### [What you are asked to do]
Extract exactly the run of lines starting at the line that holds "at both ends" and ending at the line that holds "bpy.data.objects.remove(obj)", both included.

### [Recorded information]

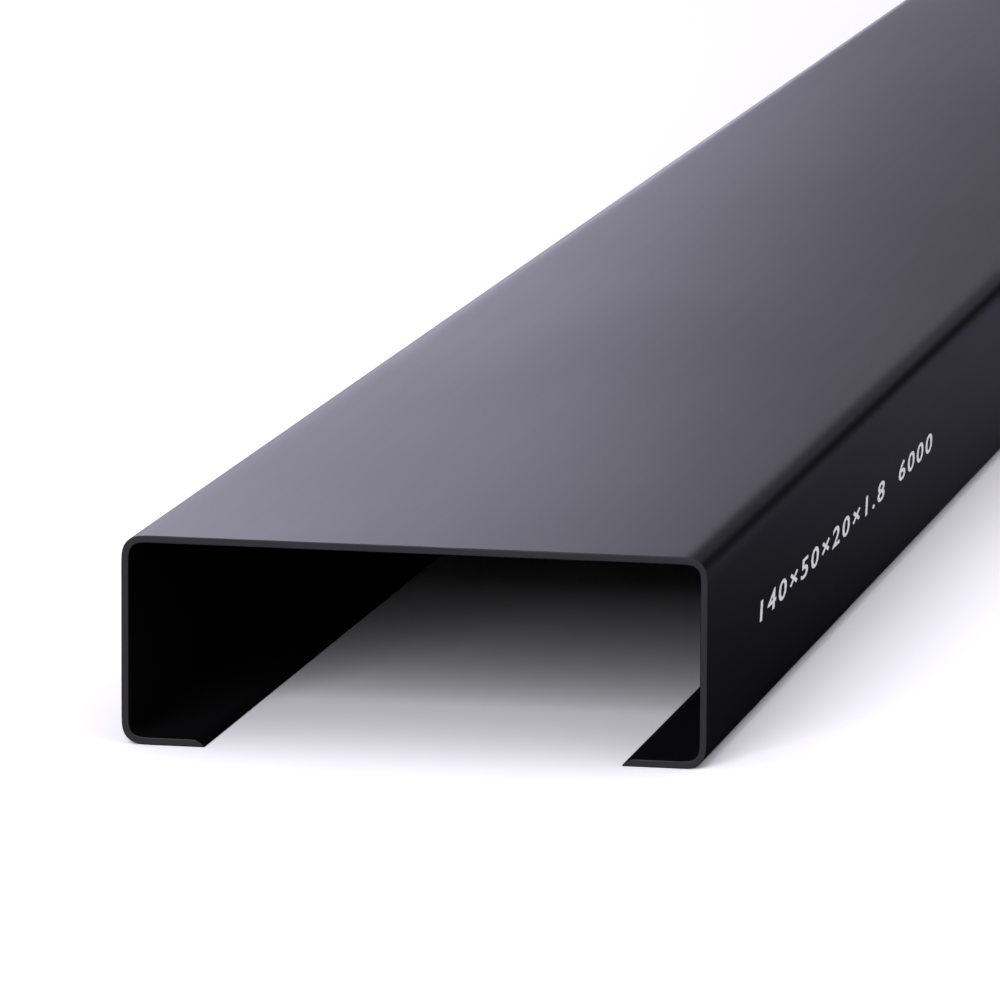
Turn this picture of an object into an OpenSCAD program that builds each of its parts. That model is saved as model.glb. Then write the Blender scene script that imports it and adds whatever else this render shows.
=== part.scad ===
// Cold-formed lipped channel, also called a C purlin, cut to stock length.
// It lies on its two lips with the web on top. The length runs along Y.
// The origin is under the middle of the web, level with the lips' outer faces.

/* [Section] */
// Depth of the section, measured across the outer faces of the two flanges
web_depth = 140; // [100:5:250]
// Width of each flange, measured from the web's outer face to the lip's outer face
flange_width = 50; // [40:1:80]
// Depth of each lip, measured from the flange's outer face to the free edge
lip_depth = 20; // [16:1:25]
// Thickness of the strip that the section is rolled from
strip_thickness = 1.8; // [1.6:0.1:3.2]
// Inside radius of the four bends
bend_inside_radius = 2.7; // [1:0.1:5]
// Width along the lip of the bevel that slitting leaves on each free edge's inner corner
slit_bevel_width = 2.2; // [0.2:0.1:4]
// Depth of that bevel into the strip's thickness
slit_bevel_depth = 1.3; // [0.2:0.1:1.5]

/* [Stock] */
// Length that the section is cut to
stock_length = 6000; // [1000:500:12000]

/* [Hidden] */
bend_outside_radius = bend_inside_radius + strip_thickness;
mouth_half_width = web_depth / 2 - lip_depth;
// How far a cutting shape runs past the face that it cuts
cut_past = 1;
arc_facets = 96;

// Rectangle standing on Z = 0 and centred on X = 0, with four round corners
module rounded_rectangle(width, height, radius) {
    centre_x = width / 2 - radius;
    translate([-width / 2, radius])
        square([width, height - 2 * radius]);
    translate([-centre_x, 0])
        square([2 * centre_x, height]);
    for (x = [-centre_x, centre_x], z = [radius, height - radius])
        translate([x, z])
            circle(r = radius, $fn = arc_facets);
}

// Closed box section that the bent strip would fill, before the mouth is opened
module closed_section() {
    difference() {
        rounded_rectangle(web_depth, flange_width, bend_outside_radius);
        translate([0, strip_thickness])
            rounded_rectangle(
                web_depth - 2 * strip_thickness,
                flange_width - 2 * strip_thickness,
                bend_inside_radius
            );
    }
}

// Gap between the free edges of the lips, wider at the top by the slitting bevels
module mouth() {
    bevel_start = strip_thickness - slit_bevel_depth;
    bevel_slope = slit_bevel_width / slit_bevel_depth;
    top = strip_thickness + cut_past;
    top_half_width = mouth_half_width + bevel_slope * (top - bevel_start);
    polygon([
        [-mouth_half_width, -cut_past],
        [mouth_half_width, -cut_past],
        [mouth_half_width, bevel_start],
        [top_half_width, top],
        [-top_half_width, top],
        [-mouth_half_width, bevel_start]
    ]);
}

// Cross-section of the purlin: web on top, flanges at the sides, lips turned in below
module lipped_channel_section() {
    difference() {
        closed_section();
        mouth();
    }
}

// The whole purlin, one strip bent four times and sheared square at both ends
module c_purlin() {
    color([0.13, 0.13, 0.15])
        rotate([90, 0, 0])
            linear_extrude(height = stock_length, center = true)
                lipped_channel_section();
}

c_purlin();
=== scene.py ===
"""Looks of a C purlin: a lipped channel of cold-formed strip in satin black paint.

It lies on its two lips on a pale studio floor, and the camera looks along its length.
"""

import math

import bmesh
import bpy
from mathutils import Matrix, Vector


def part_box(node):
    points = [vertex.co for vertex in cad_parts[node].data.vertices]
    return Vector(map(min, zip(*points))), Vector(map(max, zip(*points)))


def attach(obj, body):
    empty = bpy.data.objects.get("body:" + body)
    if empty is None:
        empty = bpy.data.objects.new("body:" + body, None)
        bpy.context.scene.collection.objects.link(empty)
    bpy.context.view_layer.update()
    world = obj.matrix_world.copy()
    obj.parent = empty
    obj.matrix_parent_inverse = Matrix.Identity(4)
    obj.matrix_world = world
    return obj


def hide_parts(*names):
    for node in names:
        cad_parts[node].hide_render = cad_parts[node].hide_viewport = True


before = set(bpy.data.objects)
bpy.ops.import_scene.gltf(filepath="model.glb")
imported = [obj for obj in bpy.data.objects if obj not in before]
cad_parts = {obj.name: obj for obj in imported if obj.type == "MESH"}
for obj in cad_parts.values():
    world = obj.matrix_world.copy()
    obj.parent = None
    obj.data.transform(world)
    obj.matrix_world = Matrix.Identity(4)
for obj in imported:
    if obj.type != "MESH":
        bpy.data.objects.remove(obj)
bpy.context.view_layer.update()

# Section, in metres: its depth, width and length come from the frame
low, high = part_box("c_purlin")
WEB_DEPTH = high.x - low.x
FLANGE_WIDTH = high.z - low.z
STOCK_LENGTH = high.y - low.y
LIP_DEPTH = 0.020
MOUTH_HALF_WIDTH = WEB_DEPTH / 2 - LIP_DEPTH
STRIP_THICKNESS = 0.0018
BEND_OUTSIDE_RADIUS = 0.0045
BEND_SEGMENTS = 12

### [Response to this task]
// The whole purlin, one strip bent four times and sheared square at both ends
module c_purlin() {
    color([0.13, 0.13, 0.15])
        rotate([90, 0, 0])
            linear_extrude(height = stock_length, center = true)
                lipped_channel_section();
}

c_purlin();
=== scene.py ===
"""Looks of a C purlin: a lipped channel of cold-formed strip in satin black paint.

It lies on its two lips on a pale studio floor, and the camera looks along its length.
"""

import math

import bmesh
import bpy
from mathutils import Matrix, Vector


def part_box(node):
    points = [vertex.co for vertex in cad_parts[node].data.vertices]
    return Vector(map(min, zip(*points))), Vector(map(max, zip(*points)))


def attach(obj, body):
    empty = bpy.data.objects.get("body:" + body)
    if empty is None:
        empty = bpy.data.objects.new("body:" + body, None)
        bpy.context.scene.collection.objects.link(empty)
    bpy.context.view_layer.update()
    world = obj.matrix_world.copy()
    obj.parent = empty
    obj.matrix_parent_inverse = Matrix.Identity(4)
    obj.matrix_world = world
    return obj


def hide_parts(*names):
    for node in names:
        cad_parts[node].hide_render = cad_parts[node].hide_viewport = True


before = set(bpy.data.objects)
bpy.ops.import_scene.gltf(filepath="model.glb")
imported = [obj for obj in bpy.data.objects if obj not in before]
cad_parts = {obj.name: obj for obj in imported if obj.type == "MESH"}
for obj in cad_parts.values():
    world = obj.matrix_world.copy()
    obj.parent = None
    obj.data.transform(world)
    obj.matrix_world = Matrix.Identity(4)
for obj in imported:
    if obj.type != "MESH":
        bpy.data.objects.remove(obj)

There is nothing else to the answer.